17. We may also make reference to another decision of this Court in UCO Bank and Anr. v. Rajinder Lal Capoor.2 This decision also related to the very same Regulations that we are concerned with.
18. In dealing with these Regulations, it was observed by the Court in paragraph 22 of the Report as follows:- "The respondent, therefore, having been allowed to superannuate, only a proceeding, inter alia, for withholding of his pension under the Pension Regulations could have been initiated against the respondent. Discipline and Appeal Regulations were, thus not attracted. Consequently the charge-sheet, the enquiry report and the orders of punishment passed by the disciplinary authority and the appellate authority must be held to be illegal and without jurisdiction." decided on 20th May, 2010
19. Under the circumstances, we have no hesitation in dismissing the appeal filed by the Bank also on the ground that the punishment of dismissal could not have been imposed on Shukla after his superannuation.
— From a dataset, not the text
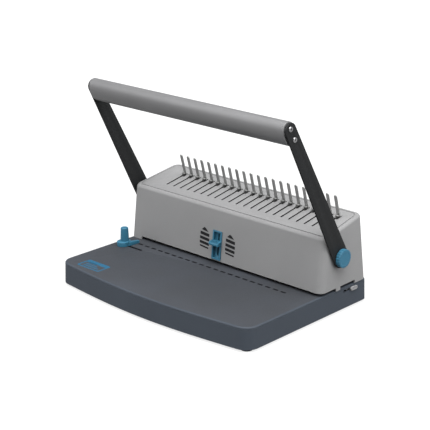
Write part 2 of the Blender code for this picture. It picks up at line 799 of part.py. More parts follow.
def make_bushes():
    inner = SHAFT_R + GAP
    outer = 9.0 * MM
    flange = 11.5 * MM
    profile = [
        (164.8 * MM, inner),
        (164.8 * MM, outer),
        (FRAME_X + GAP, outer),
        (FRAME_X + GAP, flange),
        (FRAME_X + 2.0 * MM, flange),
        (FRAME_X + 2.0 * MM, inner),
    ]
    for name, side in (("left_shaft_bush", -1.0), ("right_shaft_bush", 1.0)):
        finish(turned(name, profile, PIVOT, side), "bronze")


# ---------------------------------------------------------------- handle


def make_shaft():
    ends = [(side * SHAFT_HALF, *PIVOT.yz) for side in (-1.0, 1.0)]
    finish(rod("main_shaft", *ends, SHAFT_R), "bright_steel", HANDLE_JOINT)


def make_cams():
    """Eccentric discs whose lowest point rests on the punch beam's ears."""
    lobe = math.pi - HANDLE_TRAVEL / 2
    centre = (PIVOT.y + CAM_THROW * math.cos(lobe), PIVOT.z + CAM_THROW * math.sin(lobe))
    outlines = [circle(centre, CAM_R, 40), circle(PIVOT.yz, SHAFT_R + GAP, 32)]
    for name, x in (("left_cam", -CAM_X), ("right_cam", CAM_X)):
        finish(plate(name, outlines, CAM_THICKNESS, facing_x(x)), "dark_steel", HANDLE_JOINT)


def make_cranks():
    """Levers that carry the hook comb along the slots."""
    direction = SLOPE * math.sin(HANDLE_TRAVEL / 2) + NORMAL * math.cos(HANDLE_TRAVEL / 2)
    tip = PIVOT + direction * CRANK_R
    edge = capsule_outline(PIVOT.yz, 9.0 * MM, tip.yz, 4.4 * MM, 8)
    bore = circle(PIVOT.yz, SHAFT_R + GAP, 32)
    for name, side in (("left_opener_crank", -1.0), ("right_opener_crank", 1.0)):
        lever = plate(name, [edge, bore], CRANK_THICKNESS, facing_x(side * CRANK_X))
        start = (side * CRANK_X, tip.y, tip.z)
        end = (side * (CRANK_X + 5.6 * MM), tip.y, tip.z)
        join(lever, rod("pin", start, end, CRANK_PIN_R, 16))
        finish(lever, "dark_steel", HANDLE_JOINT)


def on_arm(u, v=0.0):
    """Y and Z of the point u along the arm from the pivot and v in front of its axis."""
    point = PIVOT + ARM_AXIS * u
    across = Vector((0.0, -ARM_AXIS.z, ARM_AXIS.y))
    return (point + across * v).yz


def make_arms():
    """Flat strips from the shaft to the grip, which toe in a little towards it."""
    edge = capsule_outline((0.0, 0.0), ARM_PIVOT_R, (0.0, ARM_END_U), ARM_END_R, 12)
    holes = [circle((0.0, 0.0), SHAFT_R + GAP, 32)]
    holes += [circle((0.0, u), 2.2 * MM, 16) for u in GRIP_SCREW_US]
    forward = Vector((0.0, ARM_AXIS.z, -ARM_AXIS.y))
    for name, side in (("left_arm", -1.0), ("right_arm", 1.0)):
        middle = PIVOT + Vector((side * (ARM_INNER_X + ARM_THICKNESS / 2), 0.0, 0.0))
        turn = Matrix((forward, ARM_AXIS, forward.cross(ARM_AXIS))).transposed().to_4x4()
        toe_in = Matrix.Rotation(-side * ARM_TOE_IN, 4, forward)
        matrix = Matrix.Translation(middle) @ toe_in @ turn
        finish(plate(name, [edge, *holes], ARM_THICKNESS, matrix), "arm_paint", HANDLE_JOINT)


def grip_oval(a, b, segments):
    """Section of the grip: an oval with its long axis on the arm."""
    angles = [2 * math.pi * k / segments for k in range(segments)]
    return [on_arm(HANDLE_LENGTH + a * math.cos(t), b * math.sin(t)) for t in angles]


def make_grip():
    """Aluminium extrusion with two screw channels, each held by a web across the hollow."""
    length = 2 * GRIP_HALF
    holes = [circle(on_arm(u), 2.0 * MM, 12) for u in GRIP_SCREW_US]
    grip = plate("grip_bar", [grip_oval(GRIP_A, GRIP_B, 40), *holes], length, facing_x(0.0))
    hollow = plate(
        "cutter",
        [grip_oval(GRIP_A - GRIP_WALL, GRIP_B - GRIP_WALL, 32)],
        length + 20 * MM,
        facing_x(0.0),
    )
    for u in GRIP_SCREW_US:
        boss = plate("boss", [circle(on_arm(u), 4.0 * MM, 16)], length + 40 * MM, facing_x(0.0))
        cut(hollow, boss)
        web = [on_arm(u - 1.0 * MM, -20 * MM), on_arm(u + 1.0 * MM, -20 * MM)]
        web += [on_arm(u + 1.0 * MM, 20 * MM), on_arm(u - 1.0 * MM, 20 * MM)]
        cut(hollow, plate("web", [web], length + 40 * MM, facing_x(0.0)))
    cut(grip, hollow)
    finish(grip, "grip_aluminium", HANDLE_JOINT)


def make_grip_screws():
    outer = GRIP_HALF + ARM_THICKNESS + SCREW_STAND
    profile = [
        (outer + 2.0 * MM, 0.0),
        (outer + 1.7 * MM, 2.2 * MM),
        (outer + GAP, 3.8 * MM),
        (outer + GAP, 1.7 * MM),
        (GRIP_HALF - 12.0 * MM, 1.7 * MM),
        (GRIP_HALF - 12.0 * MM, 0.0),
    ]
    for side_name, side in (("left", -1.0), ("right", 1.0)):
        for place, u in zip(("lower", "upper"), GRIP_SCREW_US):
            centre = Vector((0.0, *on_arm(u)))
            name = f"{side_name}_{place}_grip_screw"
            screw = turned(name, profile, centre, side, 16)
            finish(screw, "bright_steel", HANDLE_JOINT)


def make_pivot_caps():
    """Domed blue caps over the shaft's ends, each hollow behind to clear the shaft."""
    low = ARM_INNER_X + ARM_THICKNESS + GAP
    high = low + CAP_DEPTH
    profile = [
        (high, 0.0),
        (high, CAP_R - 2.0 * MM),
        (high - 0.6 * MM, CAP_R - 0.6 * MM),
        (high - 2.0 * MM, CAP_R),
        (low, CAP_R),
        (low, CAP_R - 2.0 * MM),
        (high - 2.0 * MM, CAP_R - 3.0 * MM),
        (high - 2.0 * MM, 0.0),
    ]
    for name, side in (("left_pivot_cap", -1.0), ("right_pivot_cap", 1.0)):
        finish(turned(name, profile, PIVOT, side, 40), "blue_plastic", HANDLE_JOINT)


# ---------------------------------------------------------------- controls


def make_edge_guide():
    """Paper edge stop: a knob on a foot, with a fence that runs back to the cover."""
    x = GUIDE_X
    y = EDGE_GUIDE_Y
    low = DECK_Z + GAP
    height = 7.0 * MM
    guide = plate(
        "edge_guide",
        [capsule_outline((x, y - 4.0 * MM), 9.0 * MM, (x, y), 9.0 * MM, 10)],
        height,
        Matrix.Translation((0.0, 0.0, low + height / 2)),
    )
    knob = rod("knob", (x, y, low + 1.0 * MM), (x, y, low + 28.0 * MM), 6.9 * MM, 24, 5.8 * MM)
    join(guide, knob)
    fence = box("fence", (-162.5 * MM, y, low), (-155.5 * MM, 13.0 * MM, low + height - 0.5 * MM))
    join(guide, fence)
    stem = rod("stem", (x, y, 30.0 * MM), (x, y, low + 1.0 * MM), 1.7 * MM, 12)
    join(guide, stem)
    finish(guide, "blue_plastic")
    clip = plate(
        "edge_guide_clip",
        [circle((x, y), 6.0 * MM, 24), circle((x, y), 2.0 * MM, 12)],
        1.6 * MM,
        Matrix.Translation((0.0, 0.0, DECK_Z - BASE_WALL - GAP - 0.8 * MM)),
    )
    finish(clip, "selector_plastic")


def make_comb_size_control():
    """A blue channel set in the front wall, and the thumb tab that slides along it."""
    middle = sum(BEZEL_Z) / 2
    frame = front_frame(middle)
    reach = (BEZEL_Z[1] - BEZEL_Z[0]) / 2
    outer = CHANNEL_HALF - GAP
    outer_reach = (CHANNEL_Z[1] - CHANNEL_Z[0]) / 2 - GAP
    inner = outer - CHANNEL_WALL
    inner_reach = outer_reach - CHANNEL_WALL
    floor = -CHANNEL_DEPTH + CHANNEL_WALL
    slot_half = CHANNEL_SLOT_HALF
    bezel = box("slider_bezel", (-BEZEL_HALF, -reach, GAP), (BEZEL_HALF, reach, BEZEL_LIP), frame)
    join(bezel, box("well", (-outer, -outer_reach, -CHANNEL_DEPTH), (outer, outer_reach, 1 * MM), frame))
    cut(bezel, box("recess", (-inner, -inner_reach, floor), (inner, inner_reach, 10 * MM), frame))
    slot_reach = inner_reach - 3.0 * MM
    cut(bezel, box("slot", (-slot_half, -slot_reach, -10 * MM), (slot_half, slot_reach, 0.0), frame))
    finish(bezel, "blue_plastic")
    low, high = TAB_REACH
    shoe_half = inner - GAP
    neck_half = slot_half - GAP
    near = BEZEL_LIP + 0.5 * MM
    tab = box("comb_size_slider", (-BEZEL_HALF, low, near), (BEZEL_HALF, high, TAB_DEPTH), frame)
    shoe_low = (-shoe_half, low + 0.5 * MM, floor + GAP)
    shoe_high = (shoe_half, high - 0.5 * MM, near + 1.1 * MM)
    join(tab, box("shoe", shoe_low, shoe_high, frame))
    join(tab, box("neck", (-neck_half, low + 1 * MM, -5.6 * MM), (neck_half, high - 1 * MM, 0.0), frame))
    join(tab, box("keeper", (-5 * MM, low, -6.2 * MM), (5 * MM, high, -CHANNEL_DEPTH - GAP), frame))
    finish(tab, "blue_plastic")


def make_margin_control():
    """A grey tab on the right side sets how deep the paper goes, through the stop bar."""
    half = 8.0 * MM
    wall_x = BASE_HALF - 0.5 * MM
    inside_x = BASE_HALF - BASE_WALL - 1.2 * MM
    rear = (SELECTOR_Y + 4.5 * MM, SELECTOR_Z)
    button = capsule_outline((SELECTOR_Y - 4.5 * MM, SELECTOR_Z), SELECTOR_R, rear, SELECTOR_R, 8)
    selector = plate("margin_selector", [button], 2.4 * MM, facing_x(wall_x + GAP + 1.2 * MM))
    neck_half = SELECTOR_SLOT_HALF - 0.5 * MM
    neck = box(
        "neck",
        (inside_x - 1.5 * MM, SELECTOR_Y - half + 2.0 * MM, SELECTOR_Z - neck_half),
        (wall_x + 1.5 * MM, SELECTOR_Y + half - 2.0 * MM, SELECTOR_Z + neck_half),
    )
    join(selector, neck)
    keeper = box(
        "keeper",
        (inside_x - 2.2 * MM, SELECTOR_Y - half - 3.0 * MM, SELECTOR_Z - SELECTOR_R),
        (inside_x, SELECTOR_Y + half + 1.0 * MM, SELECTOR_Z + SELECTOR_R),
    )
    join(selector, keeper)
    finish(selector, "selector_plastic")
    stop = box("depth_stop", (-156.0 * MM, 52.0 * MM, DECK_Z + GAP), (178.0 * MM, 56.0 * MM, 40.6 * MM))
    finish(stop, "dark_steel")


def main():
    make_base()
    make_chip_tray()
    make_cover()
    make_opener()
    make_dies()
    make_punch_beam()
    make_return_springs()
    make_side_frames()
    make_bushes()
    make_shaft()
    make_cams()
    make_cranks()
    make_arms()
    make_grip()
    make_grip_screws()
    make_pivot_caps()
    make_edge_guide()
    make_comb_size_control()
    make_margin_control()


main()
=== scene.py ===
"""Looks of the comb binding machine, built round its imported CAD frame.

Lengths are in metres. X runs along the row of punches, -Y is the side the paper goes in from, and
+Z is up. "Up the slope" is the direction that runs rearwards up the cover's sloping top.
"""

import logging
import math
from collections.abc import Callable, Iterator
from contextlib import contextmanager
from dataclasses import dataclass
from enum import Enum

import bmesh
import bpy
from mathutils import Matrix, Vector


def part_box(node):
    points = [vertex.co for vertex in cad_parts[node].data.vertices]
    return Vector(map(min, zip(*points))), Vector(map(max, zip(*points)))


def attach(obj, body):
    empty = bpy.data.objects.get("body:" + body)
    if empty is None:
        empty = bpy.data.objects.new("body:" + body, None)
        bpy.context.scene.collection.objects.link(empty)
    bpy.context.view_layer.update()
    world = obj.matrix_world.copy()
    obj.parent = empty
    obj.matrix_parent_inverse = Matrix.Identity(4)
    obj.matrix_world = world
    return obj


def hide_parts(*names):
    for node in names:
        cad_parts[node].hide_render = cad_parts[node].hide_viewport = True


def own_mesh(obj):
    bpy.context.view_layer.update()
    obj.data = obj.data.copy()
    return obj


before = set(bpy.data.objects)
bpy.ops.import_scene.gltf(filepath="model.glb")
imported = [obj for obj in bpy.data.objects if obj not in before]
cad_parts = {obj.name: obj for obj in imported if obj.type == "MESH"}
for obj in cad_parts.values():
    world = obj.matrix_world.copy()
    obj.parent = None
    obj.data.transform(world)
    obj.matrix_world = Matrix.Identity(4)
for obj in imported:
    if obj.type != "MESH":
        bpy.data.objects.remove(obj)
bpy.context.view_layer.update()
bpy.ops.object.select_all(action="DESELECT")

log = logging.getLogger("comb_binding_machine")

Piece = bpy.types.Object
Edge = bmesh.types.BMEdge
Face = bmesh.types.BMFace
Socket = bpy.types.NodeSocket
Colour = tuple[float, float, float]

MM = 0.001
TOUCH = 0.01 * MM  # points closer than this are the same place
PAST = 5 * MM  # how far a cutter reaches past the faces that it cuts
GAP = 0.3 * MM  # the clearance between pieces that touch
MOSTLY = 0.9  # a unit normal with this much of an axis looks along it
FLAT = 0.999  # and with this much it looks straight along it
CORNER = math.radians(30.0)  # faces that meet at more than this make a corner
ROUND_END = 0.98  # how much of a half width its corners' rounding takes, for a round end
PITCH = 14.2875 * MM
PUNCH_XS = [-149.4 * MM + PITCH * k for k in range(21)]
TINE_XS = [-140.1 * MM + PITCH * k for k in range(22)]

DECK_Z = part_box("base_tray")[1].z
TOP_FRONT = Vector((0.0, 35.0, 119.0)) * MM
TOP_REAR = Vector((0.0, 124.0, 134.9)) * MM
SLOPE = (TOP_REAR - TOP_FRONT).normalized()
NORMAL = Vector((0.0, -SLOPE.z, SLOPE.y))
ON_TOP = Matrix.Translation(TOP_FRONT) @ Matrix((Vector((1, 0, 0)), SLOPE, NORMAL)).transposed().to_4x4()

PIVOT = Vector((0.0, 66.0, 86.0)) * MM
HANDLE_LEAN = math.radians(28.2)
ARM_AXIS = Vector((0.0, -math.sin(HANDLE_LEAN), math.cos(HANDLE_LEAN)))
GRIP_U = 222.0 * MM  # along the arms, from the pivot to the grip's centre


# ---------------------------------------------------------------- bench: the modelling moves


class Part(Enum):
    """What a pick selects in edit mode."""

    VERT = "verts"
    EDGE = "edges"
    FACE = "faces"


class Join(Enum):
    """How two closed shapes are combined."""

    WELD = "UNION"
    CARVE = "DIFFERENCE"


def select_only(*pieces: Piece) -> None:
    """Leaves only these pieces selected, with the first one active.

    Args:
        pieces: The pieces to select.
    """
    bpy.ops.object.select_all(action="DESELECT")
    for piece in pieces:
        piece.select_set(True)
    bpy.context.view_layer.objects.active = pieces[0]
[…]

20. However, we must observe that the learned Single Judge had held against the Bank and the Division Bench also held against the Bank. Notwithstanding this the Bank preferred this appeal. The appeal was preferred despite at least two decisions delivered by this Court making the legal position clear. The Bank would have been well-advised to follow the law laid down by this Court rather than unnecessarily litigate against an employee who has superannuated. We have no doubt that Shukla must have spent a considerable amount in litigation. Accordingly, while dismissing the appeal, we impose costs of Rs. 1 lakh which will be paid to Shukla within 4 weeks from today towards his legal expenses.